The opposite of shareholder activism…is board react-ivism. Poison pills were invented in the 1980s to stop “corporate raiders” from taking over public companies. To date, no buyer has ever swallowed a poison pill and forced a takeover at an inflated price they usually back down. Taking their pills, Netflix used a poison pill to stop activist investor Carl Icahn from taking over in 2012, and Papa John’s adopted one to prevent disgraced founder John Schnatter -Papa John himself-from regaining control in 2018.

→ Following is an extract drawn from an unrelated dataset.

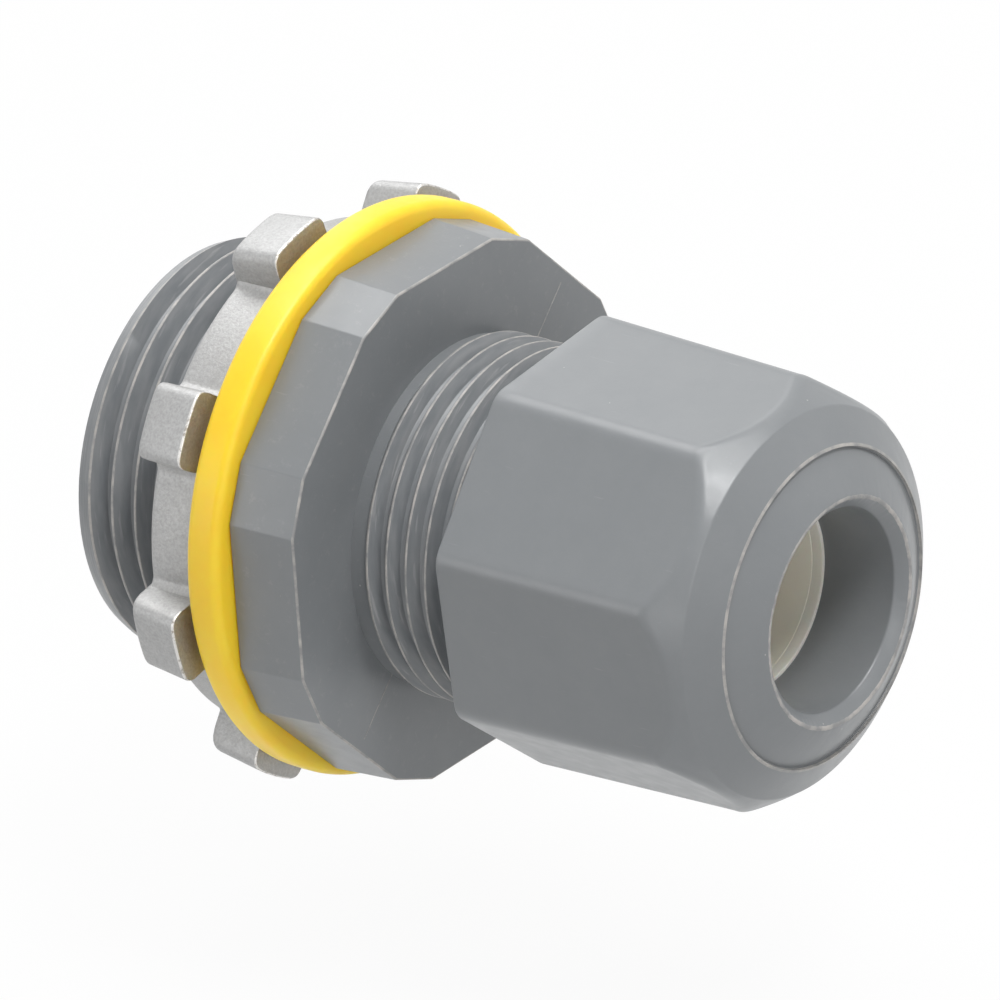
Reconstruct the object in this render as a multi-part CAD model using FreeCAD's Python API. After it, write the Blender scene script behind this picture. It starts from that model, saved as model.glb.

Just a little reminder that poison pills aren’t 100 percent effective…and if anyone’s willing to swallow one, it might be Elon. With enough money and influence, it’s possible to avoid a poison pill. Theoretically, Elon could persuade 51 percent of shareholders to replace Twitter’s board-and then buy Twitter anyway, thereby circumventing the pill. But that would take a while, and Twitter’s board could choose another buyer in the meantime.

Already, private-equity giants Thoma Bravo and Apollo are reportedly considering bids. Interesting, that an NFT of Jack Dorsey’s first tweet, which sold for $2.9 million last year, is back up for sale-but the top bids are a fraction of the original sale price. It’s a sign that the non-fungible-token craze could be cooling.